Seit Jahresbeginn wurden in Tschechien 2 500 Migranten illegal aufgegriffen. Waren es im Januar noch Kosovaren, sind es nun vor allem Flüchtlinge aus Syrien, Pakistan, Afghanistan und dem Irak. Die meisten kommen inzwischen mit dem Bus oder Zug aus Österreich, der Slowakei und Ungarn nach Tschechien. Die Kontrolle im Euronight-Zug, der in Wien und Budapest startet und in Breclav zu einem Zug vereinigt wird, bestätigt das. In Decin, der letzten Station vor der sächsischen Grenze, führten die Beamten sieben Personen ohne gültige Papiere ab. Dass die illegale Migration nach Sachsen zunehmend über den öffentlichen Personenverkehr führt, bestätigt auch die Bundespolizei. „Bisher hatten wir es überwiegend mit Kleinschleusungen im Pkw zu tun. Doch der Anteil der Zug- und Bahnreisenden nimmt zu“, bestätigt Christian Meinhold, Sprecher der Bundespolizeidirektion Pirna.
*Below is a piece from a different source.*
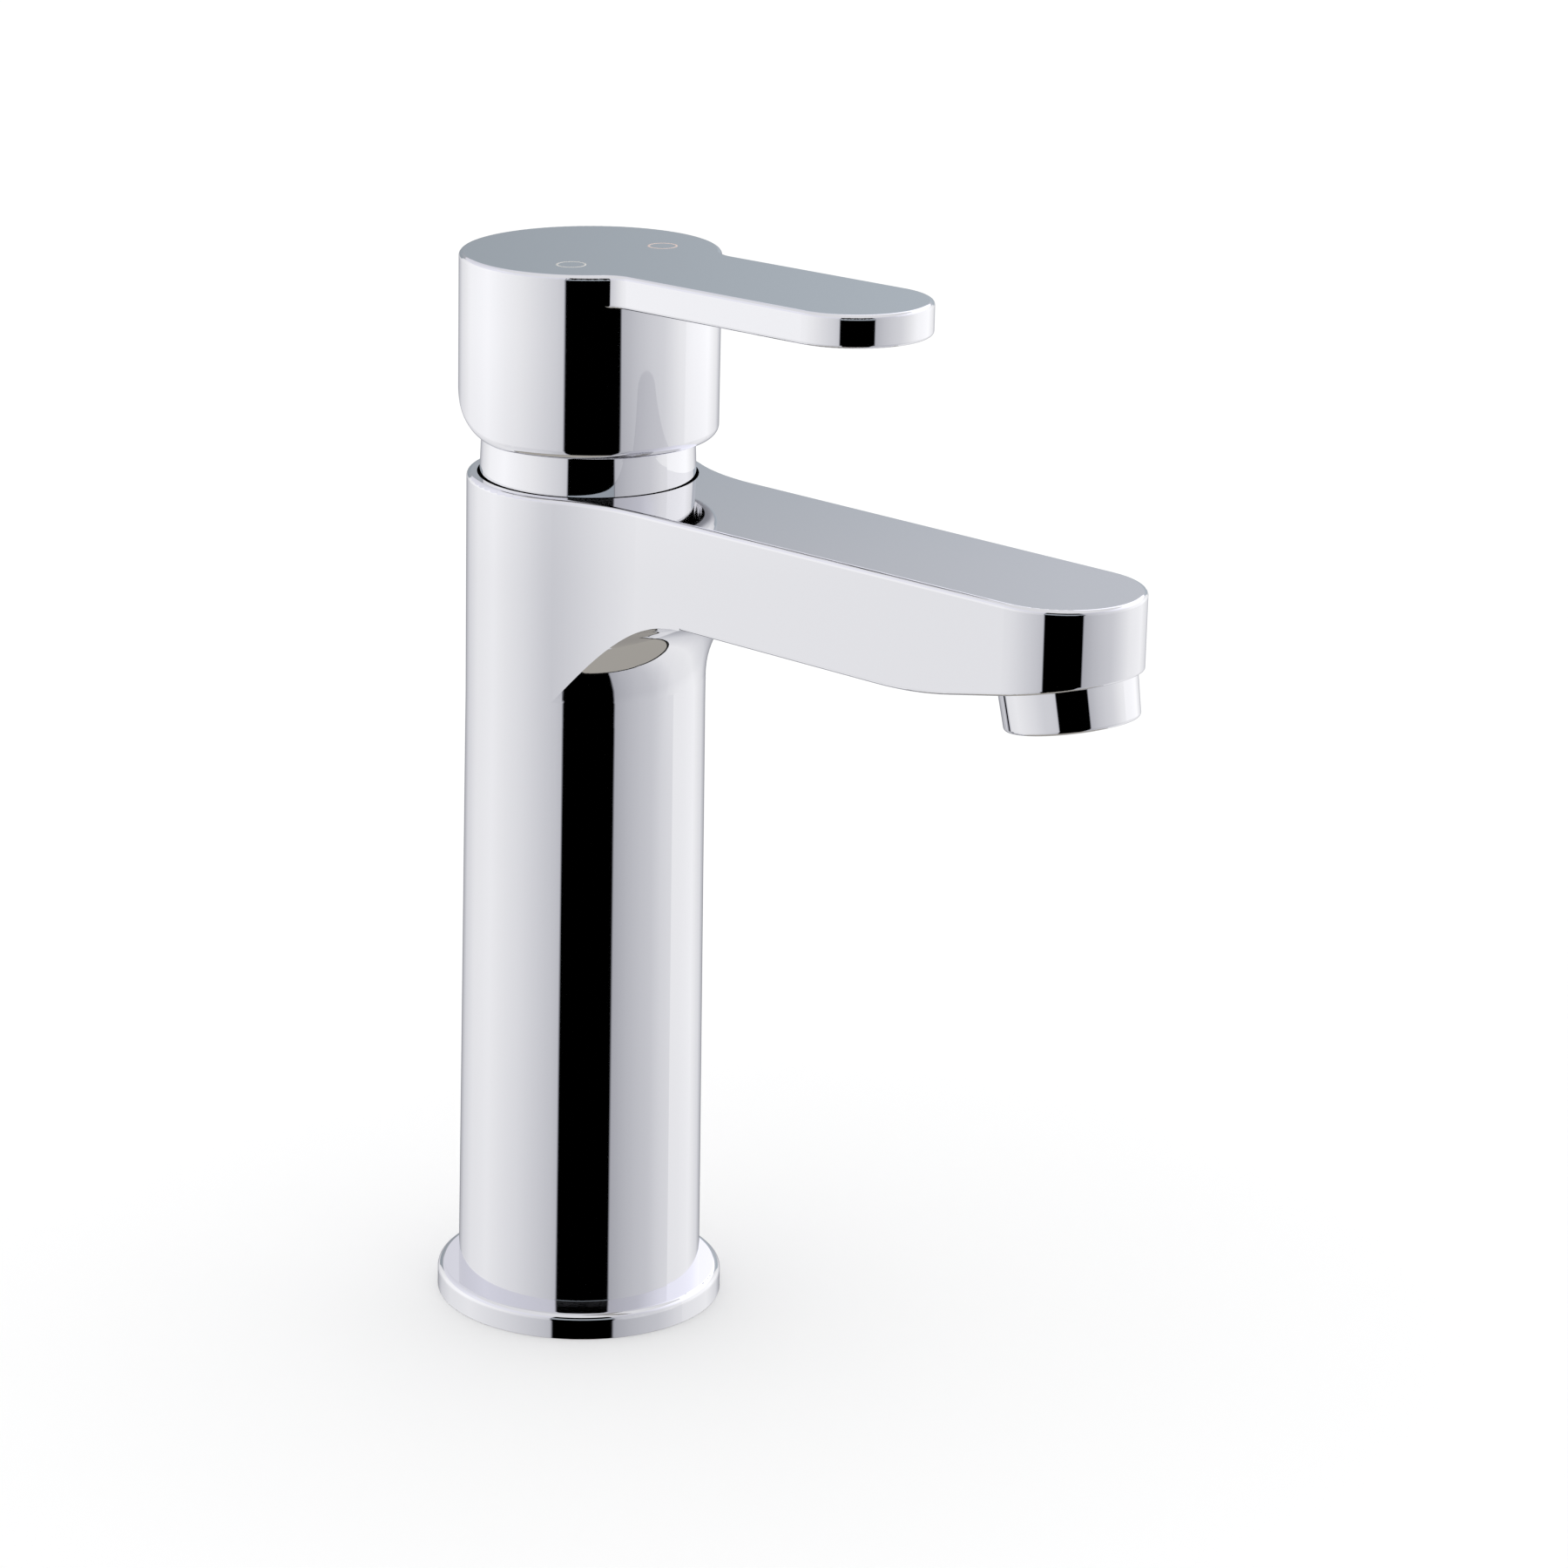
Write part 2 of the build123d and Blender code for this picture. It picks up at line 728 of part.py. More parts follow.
# Flat strainer on top of the core
with BuildPart() as aerator_screen:
    with BuildSketch(aerator_plane.offset(core_high)):
        Circle(screen_r)
    extrude(amount=screen_h)
    with BuildSketch(aerator_plane.offset(core_high)):
        with HexLocations(screen_hole_apothem, 7, 7):
            Circle(screen_hole_r)
        Circle(screen_field_r, mode=Mode.INTERSECT)
    extrude(amount=screen_h, mode=Mode.SUBTRACT)
aerator_screen.part.label = "aerator_screen"
export_step(aerator_screen.part, "parts/aerator_screen.step")

# ---- Handle ----

slope = math.tan(math.radians(handle_slope))
nose_base_x = lever_tip_x - lever_half


def handle_top(x):
    """Height of the handle's sloping top at x."""
    return handle_top_z + slope * x


# Lever and cap seen from above, cut to the thickness of the plate
with BuildPart() as lever_plate:
    with BuildSketch(Plane.XY.offset(above_z)) as lever_plan:
        with BuildLine():
            Polyline(
                (nose_base_x, -lever_half),
                (0, -lever_half),
                (0, lever_half),
                (nose_base_x, lever_half),
            )
            CenterArc((nose_base_x, 0), lever_half, -90, 180)
        make_face()
        Circle(handle_r)
        inner_corners = [
            v for v in lever_plan.vertices() if 5 < v.X < handle_r and abs(v.Y) > 10
        ]
        fillet(inner_corners, radius=lever_blend_r)
    extrude(amount=reach)
    with BuildSketch(Plane.XZ.offset(-reach)):
        Polygon(
            (-reach, handle_top(-reach)),
            (2 * reach, handle_top(2 * reach)),
            (2 * reach, handle_top(2 * reach) - lever_thick),
            (-reach, handle_top(-reach) - lever_thick),
            align=None,
        )
    extrude(amount=2 * reach, mode=Mode.INTERSECT)

with BuildPart() as handle:
    with BuildSketch(Plane.XY.offset(handle_bottom_z)):
        Circle(handle_r)
    extrude(amount=skirt_top_z - handle_bottom_z)
    add(lever_plate.part)
    # curved cut under the back of the skirt
    with BuildSketch(Plane.XZ.offset(-reach)):
        with BuildLine():
            EllipticalCenterArc(
                (back_cut_x, handle_bottom_z + back_cut_h),
                back_cut_half,
                back_cut_h,
                start_angle=180,
                arc_size=90,
            )
            Polyline(
                (back_cut_x, handle_bottom_z),
                (back_cut_x, handle_bottom_z - back_cut_below),
                (-reach, handle_bottom_z - back_cut_below),
                (-reach, handle_bottom_z + back_cut_h),
                (back_cut_x - back_cut_half, handle_bottom_z + back_cut_h),
            )
        make_face()
    extrude(amount=2 * reach, mode=Mode.SUBTRACT)
    top_edges = [
        e for e in handle.edges()
        if abs(e.center().Z - handle_top(e.center().X)) < 0.05
    ]
    fillet(top_edges, radius=top_rim_r)
    lever_edges = [
        e for e in handle.edges()
        if e.center().X > handle_r + 0.5
        and abs(e.center().Z - handle_top(e.center().X) + lever_thick) < 0.05
    ]
    fillet(lever_edges, radius=lever_edge_r)
    skirt_edges = [
        e for e in handle.edges()
        if e.center().Z < handle_bottom_z + back_cut_h - 1 and abs(e.tangent_at(0.5).Z) < 0.95
    ]
    fillet(skirt_edges, radius=skirt_edge_r)
    # hollow skirt and the boss that takes the spindle
    with BuildSketch(Plane.XY.offset(handle_bottom_z - overlap)):
        Circle(handle_bore_r)
    extrude(amount=hollow_top_z - handle_bottom_z + overlap, mode=Mode.SUBTRACT)
    with BuildSketch(Plane.XY.offset(boss_bottom_z)):
        Circle(boss_r)
    extrude(amount=skirt_top_z - 1 - boss_bottom_z)
    socket_side = 2 * spindle_half + spindle_gap
    with BuildSketch(Plane.XY.offset(boss_bottom_z)):
        Rectangle(socket_side, socket_side)
    extrude(amount=spindle_top_z + 3 * spindle_gap - boss_bottom_z, mode=Mode.SUBTRACT)
    # set screw's hole through the back
    with BuildSketch(Plane.YZ.offset(-spindle_half)):
        with Locations((0, screw_z)):
            Circle(screw_r + screw_gap)
    extrude(amount=-(boss_r + overlap - spindle_half), mode=Mode.SUBTRACT)
    with BuildSketch(Plane.YZ.offset(-handle_bore_r + 2)):
        with Locations((0, screw_z)):
            Circle(plug_r + screw_gap)
    extrude(amount=-boss_r, mode=Mode.SUBTRACT)
handle.part.label = "handle"
export_step(handle.part, "parts/handle.step")

# Spindle: square shank above, pivot hole, and a ball that drives the carrier
with BuildPart() as spindle:
    with BuildSketch(Plane.XY.offset(spindle_foot_z)):
        Rectangle(2 * spindle_half, 2 * spindle_half)
    extrude(amount=spindle_top_z - spindle_foot_z)
    with BuildSketch(Plane.XY.offset(ball_z)):
        Circle(spindle_neck_r)
    extrude(amount=spindle_foot_z + 1 - ball_z)
    with Locations((0, 0, ball_z)):
        Sphere(ball_r)
    with BuildSketch(Plane.XZ.offset(-reach)):
        with Locations((0, pivot_z)):
            Circle(pin_run_r)
    extrude(amount=2 * reach, mode=Mode.SUBTRACT)
spindle.part.label = "spindle"
export_step(spindle.part, "parts/spindle.step")

# Set screw with a hexagon socket, and the plug that hides it
with BuildPart() as set_screw:
    with BuildSketch(Plane.YZ.offset(-spindle_half)):
        with Locations((0, screw_z)):
            Circle(screw_r)
    extrude(amount=-screw_len)
    with BuildSketch(Plane.YZ.offset(-spindle_half - screw_len)):
        with Locations((0, screw_z)):
            RegularPolygon(socket_hex_r, 6)
    extrude(amount=socket_depth, mode=Mode.SUBTRACT)
set_screw.part.label = "set_screw"
export_step(set_screw.part, "parts/set_screw.step")

with BuildPart() as screw_plug:
    with BuildSketch(Plane.YZ.offset(-handle_bore_r)):
        with Locations((0, screw_z)):
            Circle(plug_r)
    extrude(amount=-plug_len)
screw_plug.part.label = "screw_plug"
export_step(screw_plug.part, "parts/screw_plug.step")
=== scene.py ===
import math

import bmesh
import bpy
from mathutils import Matrix, Vector


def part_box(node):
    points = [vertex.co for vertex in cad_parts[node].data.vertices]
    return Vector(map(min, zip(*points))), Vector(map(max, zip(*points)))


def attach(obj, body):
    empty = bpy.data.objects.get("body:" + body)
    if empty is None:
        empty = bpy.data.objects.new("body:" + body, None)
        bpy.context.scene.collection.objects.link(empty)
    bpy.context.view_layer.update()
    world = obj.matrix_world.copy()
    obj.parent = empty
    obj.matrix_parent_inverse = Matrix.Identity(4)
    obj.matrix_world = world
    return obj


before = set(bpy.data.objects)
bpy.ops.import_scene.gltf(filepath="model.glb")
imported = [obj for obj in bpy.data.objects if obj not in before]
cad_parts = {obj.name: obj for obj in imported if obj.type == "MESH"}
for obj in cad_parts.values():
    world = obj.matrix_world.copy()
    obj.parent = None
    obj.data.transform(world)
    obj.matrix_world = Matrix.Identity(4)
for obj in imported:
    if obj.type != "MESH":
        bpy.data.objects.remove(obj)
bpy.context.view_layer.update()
print("frame loaded:", len(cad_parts), "nodes")


def hexToLinear(code):
    # sRGB hex such as "#C8CCD2" to the linear values that Blender's sockets take
    values = []
    for i in (1, 3, 5):
        c = int(code[i:i + 2], 16) / 255
        values.append(c / 12.92 if c <= 0.04045 else ((c + 0.055) / 1.055) ** 2.4)
    return (*values, 1.0)


def newMaterial(name):
    material = bpy.data.materials.new(name)
    material.use_nodes = True
    material.node_tree.nodes.clear()
    return material


def addNode(material, kind, inputs=None, links=None, **settings):
    # adds one node; inputs are fixed values, links are sockets of earlier nodes
    node = material.node_tree.nodes.new(kind)
    for key, value in settings.items():
        setattr(node, key, value)
    for key, value in (inputs or {}).items():
        node.inputs[key].default_value = value
    for key, socket in (links or {}).items():
        material.node_tree.links.new(socket, node.inputs[key])
    return node


chrome = {
    "colour": "#E4E4E7",       # decorative chromium over nickel, faintly blue
    "roughnessLow": 0.022,     # mirror polish
    "roughnessHigh": 0.055,    # where wiping has dulled it
    "wipeMm": 35.0,            # size of the wiping haze
    "rippleMm": 9.0,           # slow ripple that hand polishing leaves in the brass
    "rippleDepthMm": 0.0012,
    "scratchMm": 0.55,         # hairline polishing marks, drawn coarse so that they show close up
    "scratchStretch": 0.06,    # pattern scale along the marks, beside 1 across
    "scratchShare": 0.3,       # how much they count beside the haze
}


def polishedChrome(name, settings, directionAxis="Z"):
    # electroplated mirror chrome: sharp reflections, slightly uneven from buffing
    m = newMaterial(name)
    place = addNode(m, "ShaderNodeTexCoord")
    haze = addNode(m, "ShaderNodeTexNoise",
                   {"Scale": 1000 / settings["wipeMm"], "Detail": 3.0, "Roughness": 0.55},
                   {"Vector": place.outputs["Object"]})
    along = settings["scratchStretch"]
    stretch = addNode(m, "ShaderNodeMapping",
                      {"Scale": (1, 1, along) if directionAxis == "Z" else (along, 1, 1)},
                      {"Vector": place.outputs["Object"]})
    marks = addNode(m, "ShaderNodeTexNoise", {"Scale": 1000 / settings["scratchMm"], "Detail": 2.0},
                    {"Vector": stretch.outputs["Vector"]})
    mixed = addNode(m, "ShaderNodeMath", {1: settings["scratchShare"]},
                    {0: marks.outputs["Fac"], 2: haze.outputs["Fac"]}, operation="MULTIPLY_ADD")
    gloss = addNode(m, "ShaderNodeMapRange",
                    {"From Min": 0.45, "From Max": 0.95,
                     "To Min": settings["roughnessLow"], "To Max": settings["roughnessHigh"]},
                    {"Value": mixed.outputs["Value"]})
    ripple = addNode(m, "ShaderNodeTexNoise", {"Scale": 1000 / settings["rippleMm"], "Detail": 1.0},
                     {"Vector": place.outputs["Object"]})
    bump = addNode(m, "ShaderNodeBump", {"Strength": 0.25, "Distance": settings["rippleDepthMm"] / 1000},
                   {"Height": ripple.outputs["Fac"]})
    shader = addNode(m, "ShaderNodeBsdfPrincipled",
                     {"Base Color": hexToLinear(settings["colour"]), "Metallic": 1.0},
                     {"Roughness": gloss.outputs["Result"], "Normal": bump.outputs["Normal"]})
    addNode(m, "ShaderNodeOutputMaterial", None, {"Surface": shader.outputs["BSDF"]})
    return m


speckle = {"darkBelow": 0.35, "lightAbove": 0.7, "roughnessSpread": 0.2, "bumpStrength": 0.5}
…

Ihr Einzugsgebiet umfasst die Bundesländer Thüringen, Sachsen-Anhalt und Sachsen – eine fast 600 Kilometer lange Grenze zu Polen und Tschechien. Dort wurden 2014 knapp 3 300 unerlaubte Einreisen registriert, ein Anstieg um 40 Prozent. Für 2015 rechnet man mit einem Zuwachs um weitere 25 Prozent. Dabei kämen über diese Route nur fünf Prozent des gesamten Aufkommens nach Deutschland. Der Großteil wandert laut Meinhold in Bayern nach Deutschland ein.

Die Einwanderung mit Bus und Bahn erschwert der Bundespolizei ihr Hauptziel, Schleusern das Handwerk zu legen. „Die versehen die Flüchtlinge höchstens noch mit einem Pass und setzen sie in Zug oder Bus“, so Meinhold. Auch die Kontrollen während des G-7-Gipfels lassen die Bundespolizei nach Grenzkontrollen auch außerhalb solcher Anlässe rufen. „Wir brauchen, wenn ein klarer Verdacht besteht, die Möglichkeit, stichprobenartig kontrollieren zu können“, forderte Jörg Baumbach, Präsident der Bundespolizeidirektion Pirna. Er und Milan Majer setzen große Hoffnungen auf den neuen Polizeivertrag, der die Befugnisse im Grenzschutz deutlich erweitert.